[STATED GOAL] Tell how many lines in the data below include the word "code". The answer is the number only.

Object modeling scripts:

━━━

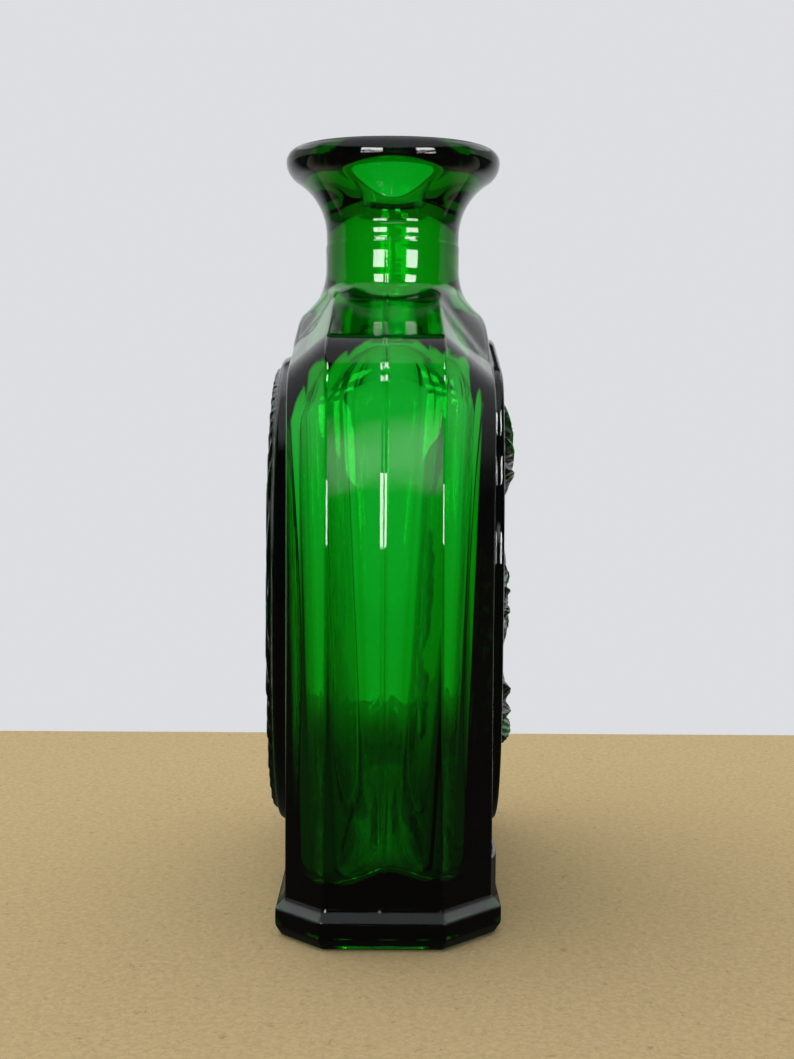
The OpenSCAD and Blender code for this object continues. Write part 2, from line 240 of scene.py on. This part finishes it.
def lip_profile():
    """Outer radius of the neck above its lower curve, as heights, radii and the cosines of
    the slope: a straight neck, a hollow flare, a rounded underside and the widest point."""
    ring_r = NECK_R - RING_STEP
    flare_x = ring_r + FLARE_R
    flare_z = PARTING_Z + RING_STRAIGHT_H
    edge_z = TOP_Z - LIP_EDGE_R
    rise = edge_z - flare_z
    reach = flare_x - LIP_R
    under_r = (reach ** 2 + rise ** 2 - FLARE_R ** 2) / (2 * (FLARE_R - reach))
    under_x = LIP_R - under_r
    lean = math.atan2(rise, flare_x - under_x)
    turn = np.linspace(0, lean, 120)
    flare = np.stack([flare_z + FLARE_R * np.sin(turn), flare_x - FLARE_R * np.cos(turn),
                      np.cos(turn)])
    turn = turn[::-1]
    under = np.stack([edge_z - under_r * np.sin(turn), under_x + under_r * np.cos(turn),
                      np.cos(turn)])
    neck_part = np.array([[FILLET_Z, PARTING_Z - 2.2, PARTING_Z - 0.3, PARTING_Z + 0.3],
                          [NECK_R, NECK_R, NECK_R, ring_r], [1, 1, 1, 1]])
    crown = np.array([[edge_z, TOP_Z + 9], [LIP_R, LIP_R], [1, 1]])
    profile = np.concatenate([neck_part, flare, under[:, 1:], crown[:, 1:]], axis=1)
    # the neck widens very slightly across the parting line
    profile[1] += np.interp(profile[0], [PARTING_Z - 2.2, flare_z, flare_z + SWELL_H],
                            [0, NECK_SWELL, 0])
    return profile


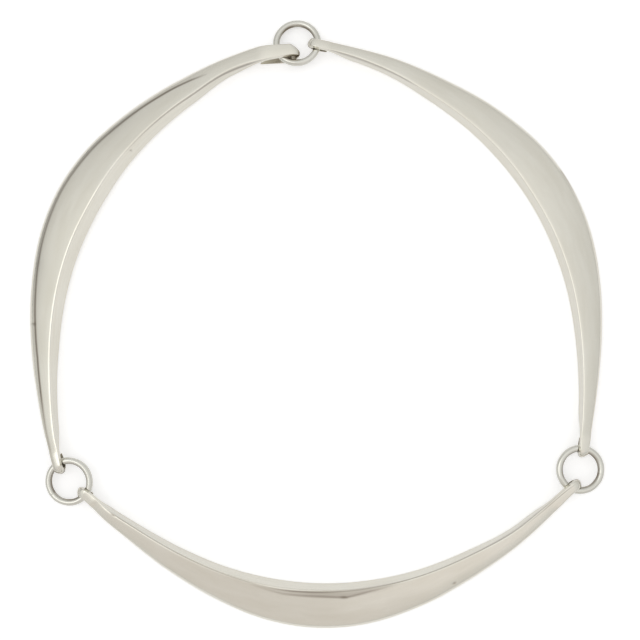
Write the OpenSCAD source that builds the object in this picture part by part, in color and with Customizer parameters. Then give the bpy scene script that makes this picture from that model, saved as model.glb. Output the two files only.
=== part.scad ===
// Rigid neck ring: three crescent bars joined by three plain rings, lying flat and clasped.
// Millimetres. +Z up from the table, +Y towards the clasp, origin under the middle of the whole.

/* [Bars] */
// Height of the sharp ridge above the table
ridge_h = 4.7; // [4.7:0.05:5]
// Tilt of the broad face, in degrees
face_tilt = 20; // [18:0.5:22]
// Crown of the broad face at a bar's middle
crown = 0.3; // [0:0.05:0.5]
// Radius of the rounded outer edge
nose_r = 2; // [1:0.1:2.2]
// Outward cant of the hook bar at its middle, in degrees
hook_bar_cant = 5; // [0:1:6]

/* [Folded ends] */
// Thickness of the strip that folds down through a ring
strip_t = 1.1; // [0.9:0.05:1.1]
// Set-in of the ridge on a folded strip
strip_set_in = 0.3; // [0.2:0.05:0.4]
// Width of a tongue's tip
tip_w = 0.5; // [0.4:0.05:0.8]
// Thickness of a tongue's tip
tip_t = 0.5; // [0.4:0.05:0.6]

/* [Rings] */
// Outer diameter of each ring
ring_d = 11.85; // [11.8:0.05:11.9]
// Thickness of each ring's round wire
wire_d = 1.65; // [1.3:0.05:1.65]

/* [Hidden] */

// From the bars' own layout to the middle of the whole
CENTRING = [1.2, 0.45, 0];

// Inner radius of a fold, so that its loop is as high as the ridge
fold_r = ridge_h / 2 - strip_t;
// Radius of a ring's centre line
ring_r = (ring_d - wire_d) / 2;

// Columns of half a bar's outline, from its middle out: distance along the chord, height of the
// centre line over it, width, set-in of the ridge
ALONG = 0;
RISE = 1;
WIDTH = 2;
SET_IN = 3;
// The front and right bars share one outline, and the hook bar is broader
MIDDLE = [
  [0, 33.2, 10.8, 0.95],
  [12, 31.95, 10.2, 1.1],
  [24, 28.25, 8.3, 0.95],
  [36, 22.35, 6.15, 0.7],
  [48, 14.5, 3.75, 0.35]
];
BROAD_MIDDLE = [
  [0, 32.6, 11.65, 1.45],
  [12, 31.4, 10.8, 1.5],
  [24, 27.75, 8.8, 1.25],
  [36, 21.95, 6.55, 0.85],
  [48, 14.3, 3.9, 0.35]
];
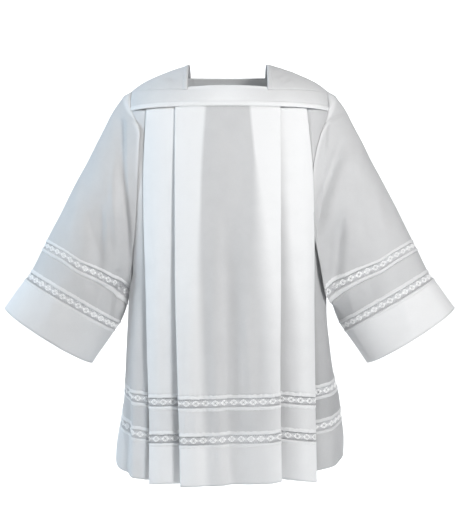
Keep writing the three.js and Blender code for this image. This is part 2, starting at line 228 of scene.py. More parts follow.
FRONT_CREASES = creases_in("""
# the middle panel
-9.5 13 28 start  -8 -270  -6 -450  -3 -600  -3 -735  6 -852
-2.6 13 10 start  -46 -360  -49 -560  -46 -735  -44 -852
1 8 7 both  -27 -560  -24 -650  -20 -760
3 20 20 start  -74 -380  -78 -600  -80 -852
2.6 7 9 both  31 -500  33 -590  40 -684
-2 8 12 both  54 -430  57 -590  60 -760
2.6 20 20 start  80 -400  83 -640  88 -852
1.6 5 7 both  22 -560  19 -640  20 -682
-1.2 5 6 both  30 -540  33 -620  30 -680
1.2 26 26 both  -60 -120  -66 -240  -62 -380
-1.4 24 24 both  12 -140  22 -260  10 -400
1.3 18 18 both  62 -150  70 -300  66 -430
# the pleats beside it
1.8 16 12 start  -146 -220  -149 -520  -147 -852
1.6 9 9 start  158 -240  162 -520  166 -852
-1.2 9 9 start  131 -260  134 -560  138 -852
-1 11 11 both  -133 -420  -131 -560  -134 -700
# the side panels
-4 9 7 start  -181 -330  -183 -560  -190 -852
5.5 9 12 start  -196 -440  -200 -640  -199 -760  -200 -852
-4 8 9 start  187 -330  190 -560  200 -852
4.5 13 12 start  202 -450  208 -650  222 -852
-8 7 9 start  -213 -660  -216 -730  -219 -780  -222 -852
-2.5 8 8 start  216 -700  228 -790  234 -852
# the band and the border
1.6 4 6 both  -21 -700  -17 -728  -22 -752
1.3 4 4 both  -12 -706  -8 -732  -10 -750
1.2 6 6 both  -68 -704  -66 -726  -70 -752
-1.1 6 6 both  -54 -702  -52 -730  -56 -752
1 5 5 both  -88 -706  -86 -730  -88 -750
1.1 7 7 both  52 -703  50 -728  54 -751
-1.6 4 4 both  -29 -776  -28 -792  -31 -812
-2 8 8 both  -5 -772  -4 -812  -1 -850
1.5 8 8 both  13 -776  16 -812  14 -850
1 10 10 both  -62 -776  -64 -812  -61 -850
""")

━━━

[RESULT OF THIS TASK] 2